Now for the rest of you *S*

patl: not much of a sausage girl but my other half would just LOVE it. Thanks for the recipe. I just may try it out on him some time (even if I don't have any).

sara: your first? *S* are you hooked? I think mine was good. I've made a good number of frittatas and never had a single one taste weird. Sheer luck or reliable recipe, it's good!

Pamela: Thanks :)

Michelle: You make me blush with all your compliments and positiveness *S*
I'm visiting with my family a bit. Then I'm off to France to visit the Frog's family and do a bit of travelling in Germany and Brussels. THen back to visit with my family and then back to school I go *S*

doodles: I think frittatas must be like a great article of clothing. It can be good any time. You can dress it up or dress it down. People compliment no matter what. The frittata challenge sounds fun. I look forward to it.

michelle said...

Ack! When are you leaving *exactly*?! This means more than a week without you that I have to somehow figure out how to get through, I'm guessing? ;) All that travel sounds just wonderful - do post some pictures when you get back!!

Leigh said...

This sounds delicious! Frittatas are so versatile - as you say, like a great article of clothing. BTW, thanks for the link - I've linked back and am looking forward to more great food!

Cate said...

Mmmm, I love breakfast for dinner. Looks great!

Nerissa said...

michelle: I'm still around North America for the next week. I'm doing my best to make sure I'm around a good part of the summer from France. You think I could go to the land of food and NOT report back ;-)

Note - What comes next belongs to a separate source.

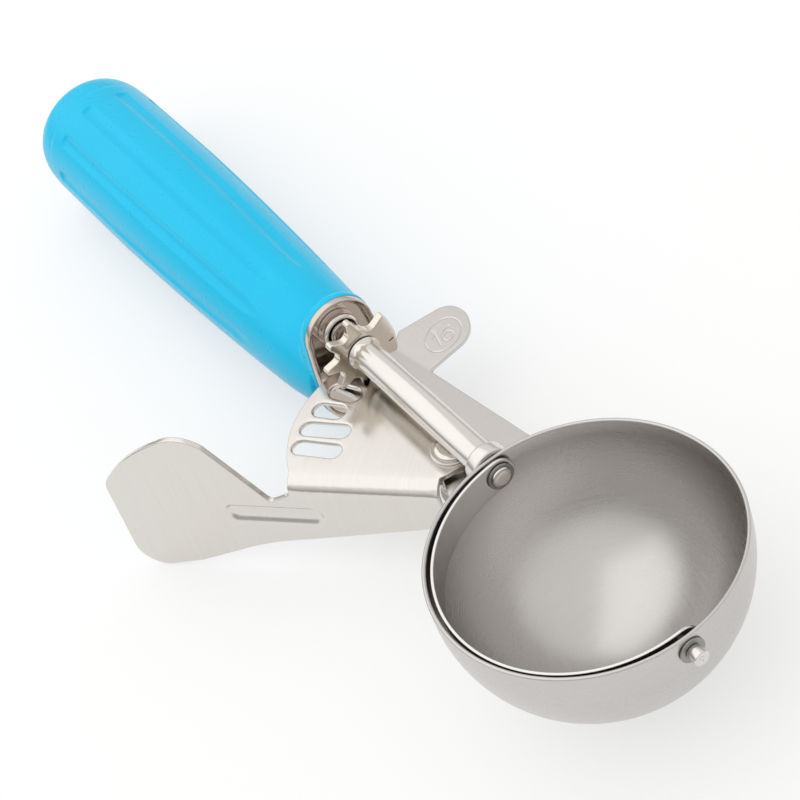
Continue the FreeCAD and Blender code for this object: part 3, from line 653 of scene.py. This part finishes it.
def fluted(back, angle):
    """Radius of the grip at an angle from the middle of the nearest flute, with eased edges."""
    plain, floor = grip_radius(back), flute_floor(back)
    (start, low), (finish, high) = FLUTE_CENTRE
    centre = low + (high - low) * (back - start) / (finish - start)
    cutter = centre - floor
    if cutter <= 0 or centre * math.sin(angle) >= cutter:
        return plain
    groove = centre * math.cos(angle) - math.sqrt(cutter ** 2 - (centre * math.sin(angle)) ** 2)
    share = max(0, min(1, 0.5 + 0.5 * (groove - plain) / FLUTE_BLEND))
    return groove + (plain - groove) * share - FLUTE_BLEND * share * (1 - share)


stations = [0, 0.1, 0.25, 0.5, FRONT_ROUND]
stations += [FRONT_ROUND + 0.9 * step for step in range(1, 111)]
stations += [100.2 + 0.2 * step for step in range(1, 27)]
stations += [105.8, 106.4, SHOULDER_PLACE, 107.1, SHOULDER_PLACE + SHOULDER_WIDTH]
CAP_START = 107.6
CAP_STEPS = 14
stations += [CAP_START + (GRIP_LENGTH - CAP_START) * math.sin(math.pi / 2 * step / CAP_STEPS)
             for step in range(CAP_STEPS + 1)]
grip = bmesh.new()
grip_loops = []
pitch = 2 * math.pi / FLUTES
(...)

leigh: Glad you could stop by :D

cate: Yes... breakfast for dinner is great. Why relegate it to the morning? Bacon and eggs are great at any time! :)

Kris said...

nice presentation and am sure its tasty!

"Last week I was obsessed with the idea of making a frittata"
- hahah, I'm the same, if i see or thought of some food , my mind will keep thinking about it until finally i cooked it. Gheez!